EU-aligned procurement changes incentives for market participants
Procurement reform is progressing alongside SOE restructuring. Alignment with EU standards calls for greater transparency, more competitive tendering and digitalisation of procurement processes. The change matters beyond paperwork: it alters how public contracts are awarded, how risks are allocated and how private-sector suppliers engage with the state.
A growing market for platforms and high-value services
The commercial implications are significant because they create demand for new “institutional infrastructure.” Enterprise resource planning systems, financial reporting platforms, procurement management tools and compliance frameworks are increasingly positioned as essential components of implementation.
For providers building these solutions, the segment is characterised as relatively low capital requirement—typically EUR 0.1 million to EUR 2 million for platform deployment—but high value-added services. The economics described in the source emphasise margin over scale: return profiles can exceed 20% equity IRR for specialised firms that win multiple mandates across different institutions.
Pricing dynamics also reflect this shift away from physical assets toward expertise. Contracts often combine advisory work with implementation support and ongoing assistance, with fees tied to regulatory complexity rather than hardware or other tangible inputs.
Governance improvements can unlock restructuring opportunities
The reforms also introduce a transactional layer. As governance improves, SOEs may become more accessible to restructuring efforts, partial privatisation or concession-based models. Advisory firms—financial, legal and technical—are positioned to capture value at multiple stages of that process through fee income that can be substantial even when deal sizes are modest.
Digital procurement platforms evolve into data ecosystems
Digitalisation amplifies these opportunities by turning procurement platforms from administrative tools into data ecosystems. The source notes that such platforms can generate insights into spending patterns, supplier performance and contract outcomes. That information can then be used to improve efficiency, reduce costs and enhance transparency—benefits that extend to both public institutions seeking better oversight and private providers seeking clearer rules of engagement.
Risks remain: politics, inertia and execution capacity
Despite the opportunity set, the sector carries risks. Political dynamics, institutional inertia and capacity constraints can slow implementation. Because reforms affect entrenched interests, progress may be sensitive—and uneven—over time. Investors are therefore urged to take a long-term view, recognising that institutional change rarely follows a straight line.

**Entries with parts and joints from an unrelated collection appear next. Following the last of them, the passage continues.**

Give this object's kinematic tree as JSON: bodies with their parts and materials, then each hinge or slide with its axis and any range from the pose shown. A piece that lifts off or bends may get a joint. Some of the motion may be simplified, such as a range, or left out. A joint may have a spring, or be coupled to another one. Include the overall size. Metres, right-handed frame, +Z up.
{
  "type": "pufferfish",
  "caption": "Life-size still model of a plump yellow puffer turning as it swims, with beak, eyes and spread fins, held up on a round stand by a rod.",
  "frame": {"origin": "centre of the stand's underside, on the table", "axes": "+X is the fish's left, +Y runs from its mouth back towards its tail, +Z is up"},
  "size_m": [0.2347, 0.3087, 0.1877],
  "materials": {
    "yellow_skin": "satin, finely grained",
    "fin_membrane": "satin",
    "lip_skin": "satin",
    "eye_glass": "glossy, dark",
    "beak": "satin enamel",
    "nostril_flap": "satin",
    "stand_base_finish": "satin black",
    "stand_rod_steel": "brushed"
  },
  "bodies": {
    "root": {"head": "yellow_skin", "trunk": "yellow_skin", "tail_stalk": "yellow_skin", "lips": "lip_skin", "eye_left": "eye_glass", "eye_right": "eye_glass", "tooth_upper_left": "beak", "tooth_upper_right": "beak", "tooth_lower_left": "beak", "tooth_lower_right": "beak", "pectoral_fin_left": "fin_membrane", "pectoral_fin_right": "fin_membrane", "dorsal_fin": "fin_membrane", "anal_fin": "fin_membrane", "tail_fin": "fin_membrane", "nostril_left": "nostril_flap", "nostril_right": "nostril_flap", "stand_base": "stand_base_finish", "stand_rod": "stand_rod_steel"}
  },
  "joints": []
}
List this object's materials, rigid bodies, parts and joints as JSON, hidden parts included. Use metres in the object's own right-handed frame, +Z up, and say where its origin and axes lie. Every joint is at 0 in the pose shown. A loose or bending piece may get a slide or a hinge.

The source also stresses that local expertise is critical. Effective execution depends on understanding Montenegro’s administrative structure, legal framework and political environment; partnerships with domestic firms and stakeholders can help mitigate risk while improving access.
Why it matters beyond direct fees
More broadly, transforming SOEs and modernising procurement systems is described as a prerequisite for deeper economic development. Efficient and transparent institutions reduce transaction costs, improve resource allocation and strengthen investor confidence across the economy. While direct financial opportunities may concentrate in advisory services and platform deployment, indirect benefits—through improved institutional quality—are expected to extend further.
In this context, investors’ exposure looks different from traditional strategies: it is not about owning assets so much as enabling systems. In a market where institutional quality has historically been a constraint, monetising governance through advisory capabilities and data-driven tools may prove among the more durable sources of value.